- Born: August 1983 (age 42) Port Macquarie, New South Wales, Australia
- Occupation: Political consultant

= Isaac Levido =

Australian political strategist

Isaac Levido (born 1983) is an Australian political strategist who was the head of the British Conservative Party's campaigns in the 2019 United Kingdom general election and 2024 United Kingdom general election.

==Early life==
Levido was raised in Port Macquarie, New South Wales, Australia. The eldest of three boys, his father, Justin, was a local councillor who inculcated in the junior Levido a love for politics at a young age. He studied at the Port Macquarie-based St Agnes' Primary School, St Joseph's Regional and MacKillop College, furthering his education in Canberra and the United States at Georgetown University.

==Career==
While in the United States, Levido worked on several Republican campaigns for U.S. Senate. He was a protégé of Sir Lynton Crosby, whom he had met while working for the Conservative Party's 2015 general election campaign. Levido was then hired by Crosby's consultancy CTF Partners and was in charge of running its office in Washington, D.C.

Levido was also involved in the party's 2017 general election campaign, as well as Zac Goldsmith's campaign during the 2016 London mayoral election. During the 2019 Australian federal election, he was a deputy of the campaign director for the Liberal Party of Australia, Andrew Hirst. Levido headed the Conservative Party's successful campaign in the 2019 United Kingdom general election.

In March 2020, Levido was tasked by Prime Minister Boris Johnson to improve the government's coronavirus-related messaging; Levido is credited with coining the slogan, "Stay At Home, Protect the NHS, Save Lives". In May 2020, he moved into an office in Downing Street to work on a snappy slogan for the easing of the UK Government's coronavirus restrictions. When Dominic Cummings, the Chief Adviser to Johnson, was infected with coronavirus in March 2020, it had already been decided that Mr Levido would temporarily take his place.

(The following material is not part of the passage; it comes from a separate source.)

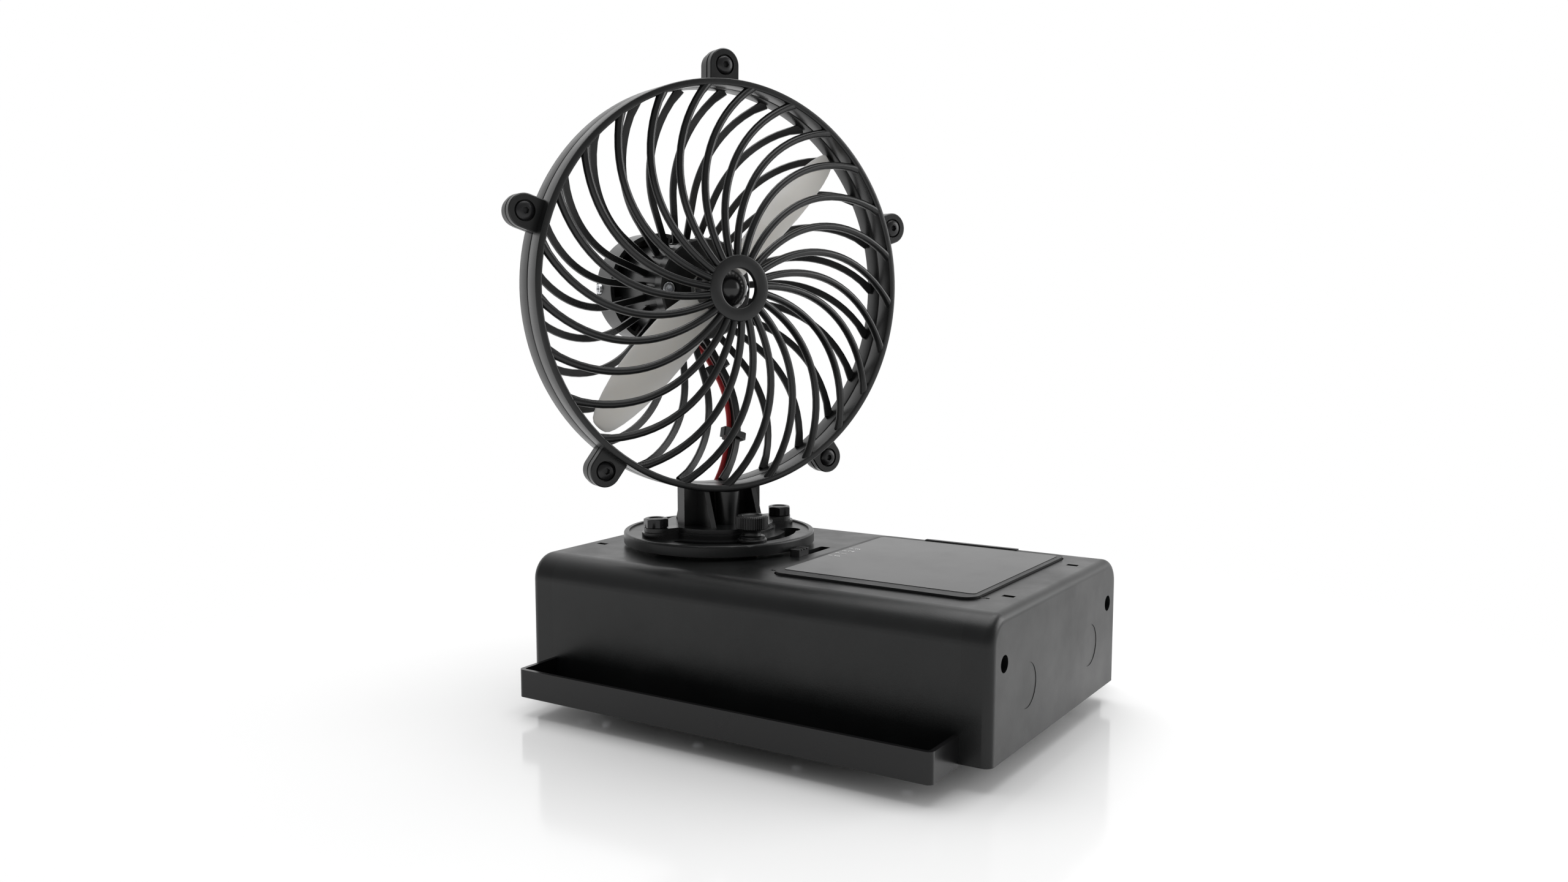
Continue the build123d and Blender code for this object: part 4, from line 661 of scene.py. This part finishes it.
def plate(x, y, z, half, x_low, x_high):
    """Square contact plate with trimmed corners, its faces across X."""
    trim = 1.2
    outline = [
        (-half, -half + trim), (-half + trim, -half), (half - trim, -half), (half, -half + trim),
        (half, half - trim), (half - trim, half), (-half + trim, half), (-half, half - trim),
    ]
    return rings([[(x + face, y + a, z + b) for a, b in outline] for face in (x_low, x_high)])


def cone_spring(base_x, y, z, way):
    """Conical coil spring from its wide end at the plate to its narrow end at the cell."""
    turns, steps, wire, sides = 4, 24, 0.3, 8
    loops = []
    for i in range(turns * steps + 1):
        t = i / (turns * steps)
        radius = 3.6 - 1.7 * t
        angle = 2 * pi * turns * t
        centre = Vector((base_x + way * (0.8 + 2.6 * t), y + radius * cos(angle), z + radius * sin(angle)))
        out = Vector((0, cos(angle), sin(angle)))
        loops.append([
            centre + out * wire * cos(2 * pi * j / sides) + Vector((wire * sin(2 * pi * j / sides), 0, 0))
            for j in range(sides)
        ])
    return rings(loops)


contact_parts = []
for i in range(CELL_COUNT):
    way = 1 if i % 2 else -1
    y = cell_y + (i - (CELL_COUNT - 1) / 2) * CELL_PITCH
    spring_end, button_end = cell_x - way * CONTACT_REACH, cell_x + way * CONTACT_REACH
    inward = way * PLATE_THICKNESS
    contact_parts.append(plate(spring_end, y, cell_z, PLATE_HALF, min(0, inward), max(0, inward)))
    contact_parts.append(cone_spring(spring_end, y, cell_z, way))
    contact_parts.append(plate(button_end, y, cell_z, PLATE_HALF, min(0, -inward), max(0, -inward)))
    boss = turned([(0.05, 0.4), (3.0, 0.4), (3.0, 2.2), (2.6, 2.7), (0.05, 2.7)], 32, closed=False)
    turn = Matrix.Rotation(radians(-90 * way), 4, "Y")
    contact_parts.append(placed(boss, Matrix.Translation((button_end, y, cell_z)) @ turn))
make_piece(
    "battery_contacts_mesh", placed(join(*contact_parts), cart_frame),
    "cart", "contact_steel", ("battery_contacts",),
)


# ================================================================ printed marks
def mark(outline, z, thickness=0.06):
    """A thin printed shape on the label, from a closed outline in mm."""
    loops = [[(x, y, z) for x, y in outline], [(x, y, z + thickness) for x, y in outline]]
    return rings(loops)


label_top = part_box("label_sheet")[1][2] / MM
switch_places = (-2.5, 2.5, 7.5, 12.5)
TICK_START, TICK_END, TICK_HALF_WIDTH = 3.6, 5.2, 0.2
DIGIT_X, DIGIT_SIZE, DIGIT_RAISE = 7.4, 3.0, 0.03
ticks = []
for y in switch_places:
    near, far = y - TICK_HALF_WIDTH, y + TICK_HALF_WIDTH
    ticks.append(mark([(TICK_START, near), (TICK_END, near), (TICK_END, far), (TICK_START, far)], label_top))
make_piece("switch_ticks", placed(join(*ticks), cart_frame), "door", "label_black", material=print_white)

for number, y in zip("0123", switch_places):
    curve = bpy.data.curves.new("switch_number_" + number, "FONT")
    curve.body = number
    curve.size = DIGIT_SIZE * MM
    curve.align_x = "CENTER"
    curve.align_y = "CENTER"
    curve.extrude = DIGIT_RAISE * MM
    digit = bpy.data.objects.new("switch_number_" + number, curve)
    bpy.context.scene.collection.objects.link(digit)
    place = Matrix.Translation((DIGIT_X * MM, y * MM, (label_top + DIGIT_RAISE) * MM))
    digit.matrix_world = place @ Matrix.Rotation(radians(90), 4, "Z")
    digit.data.materials.append(print_white)
    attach(digit, "door")


# ================================================================ softened edges on the CAD pieces that stay
edge_widths = {
    "body_shell": 0.35, "front_cap": 0.35, "rear_cap": 0.35, "right_tray": 0.35, "left_tray": 0.35,
    "battery_door": 0.3, "door_latch": 0.2, "switch_knob": 0.25, "turntable_disc": 0.3, "fan_post": 0.45,
    "motor_mount": 0.3, "motor_cover": 0.3, "chassis_plate": 0.2, "battery_holder": 0.2, "cable_ties": 0.2,
}
for node_name, width in edge_widths.items():
    bevel = nodes[node_name].modifiers.new("soft_edges", "BEVEL")
    bevel.width = width * MM
    bevel.segments = 2
    bevel.limit_method = "ANGLE"
    bevel.angle_limit = radians(40)
    bevel.harden_normals = False

# ================================================================ studio
FLOOR_REACH = 4.0
GLOW_START, GLOW_FULL = 0.06, 0.32
TOWARD_BACKDROP = (-0.536, 0.844, 0)  # the way the camera looks, level with the floor
WORLD_DIM = 0.31

floor_mesh = bpy.data.meshes.new("floor")
floor_corners = [
    (x * FLOOR_REACH, y * FLOOR_REACH, floor_z) for x, y in ((-1, -1), (1, -1), (1, 1), (-1, 1))
]
floor_mesh.from_pydata(floor_corners, [], [(0, 1, 2, 3)])
floor = bpy.data.objects.new("studio_floor", floor_mesh)
bpy.context.scene.collection.objects.link(floor)
floor_material, floor_tree, floor_shader = new_material("studio_floor")
floor_shader.inputs["Base Color"].default_value = (0.93, 0.93, 0.93, 1)
floor_shader.inputs["Roughness"].default_value = 0.12
floor_shader.inputs["Specular IOR Level"].default_value = 0.5
# away from the cart the floor glows white, as an evenly lit studio sweep does
floor_place = add_node(floor_tree, "ShaderNodeTexCoord")
floor_distance = floor_tree.nodes.new("ShaderNodeVectorMath")
floor_distance.operation = "LENGTH"
floor_fade = add_node(
    floor_tree, "ShaderNodeMapRange", From_Min=GLOW_START, From_Max=GLOW_FULL, To_Min=0.0, To_Max=1.0
)
floor_fade.interpolation_type = "SMOOTHSTEP"
floor_glow = floor_tree.nodes.new("ShaderNodeEmission")
floor_glow.inputs["Color"].default_value = (1, 1, 1, 1)
floor_glow.inputs["Strength"].default_value = 1.0
floor_mix = floor_tree.nodes.new("ShaderNodeMixShader")
floor_output = next(node for node in floor_tree.nodes if node.type == "OUTPUT_MATERIAL")
floor_tree.links.new(floor_place.outputs["Object"], floor_distance.inputs[0])
floor_tree.links.new(floor_distance.outputs["Value"], floor_fade.inputs["Value"])
floor_tree.links.new(floor_fade.outputs["Result"], floor_mix.inputs["Fac"])
floor_tree.links.new(floor_shader.outputs[0], floor_mix.inputs[1])
floor_tree.links.new(floor_glow.outputs[0], floor_mix.inputs[2])
floor_tree.links.new(floor_mix.outputs[0], floor_output.inputs["Surface"])
floor_mesh.materials.append(floor_material)

world = bpy.data.worlds.new("studio")
world.use_nodes = True
bpy.context.scene.world = world
background = world.node_tree.nodes["Background"]
heading = world.node_tree.nodes.new("ShaderNodeTexCoord")
behind = world.node_tree.nodes.new("ShaderNodeVectorMath")
behind.operation = "DOT_PRODUCT"
behind.inputs[1].default_value = TOWARD_BACKDROP
glow = add_node(
    world.node_tree, "ShaderNodeMapRange", From_Min=-0.1, From_Max=0.45, To_Min=WORLD_DIM, To_Max=1.0
)
world.node_tree.links.new(heading.outputs["Generated"], behind.inputs[0])
world.node_tree.links.new(behind.outputs["Value"], glow.inputs["Value"])
world.node_tree.links.new(glow.outputs["Result"], background.inputs["Strength"])
background.inputs["Color"].default_value = (1.0, 1.0, 1.0, 1)


def area_light(name, place, aim, size, power):
    """A soft rectangular lamp at a place, aimed at a point."""
    data = bpy.data.lights.new(name, "AREA")
    data.shape = "RECTANGLE"
    data.size, data.size_y = size
    data.energy = power
    lamp = bpy.data.objects.new(name, data)
    bpy.context.scene.collection.objects.link(lamp)
    lamp.location = place
    lamp.rotation_euler = (Vector(aim) - Vector(place)).to_track_quat("-Z", "Y").to_euler()


area_light("top_softbox", (-0.1, 0.2, 1.2), (0, 0, 0.05), (1.2, 1.2), 10.5)
area_light("right_softbox", (0.9, 0.75, 0.45), (0, 0, 0.08), (0.8, 0.7), 6.0)

# ================================================================ camera
CAMERA_PLACE = Vector((0.23883, -0.40288, 0.13811))
CAMERA_AZIMUTH = 32.39
CAMERA_PITCH = 6.26
CAMERA_LENS = 30.24

camera_data = bpy.data.cameras.new("camera")
camera_data.lens = CAMERA_LENS
camera_data.sensor_width = 36
camera_data.clip_start = 0.01
camera_data.clip_end = 20
camera = bpy.data.objects.new("camera", camera_data)
bpy.context.scene.collection.objects.link(camera)
camera.location = CAMERA_PLACE
camera.rotation_euler = (radians(90 - CAMERA_PITCH), 0, radians(CAMERA_AZIMUTH))
bpy.context.scene.camera = camera
bpy.context.scene.view_settings.view_transform = "Standard"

Levido left Downing Street in July 2020 to found Fleetwood Strategy. He was appointed Officer of the Order of the British Empire (OBE) in the 2020 Birthday Honours for political service. The New Statesman named him as the fifteenth most powerful right-wing figure in the UK in 2023. He worked with Rishi Sunak on the Conservative Party's strategy in the 2024 United Kingdom general election.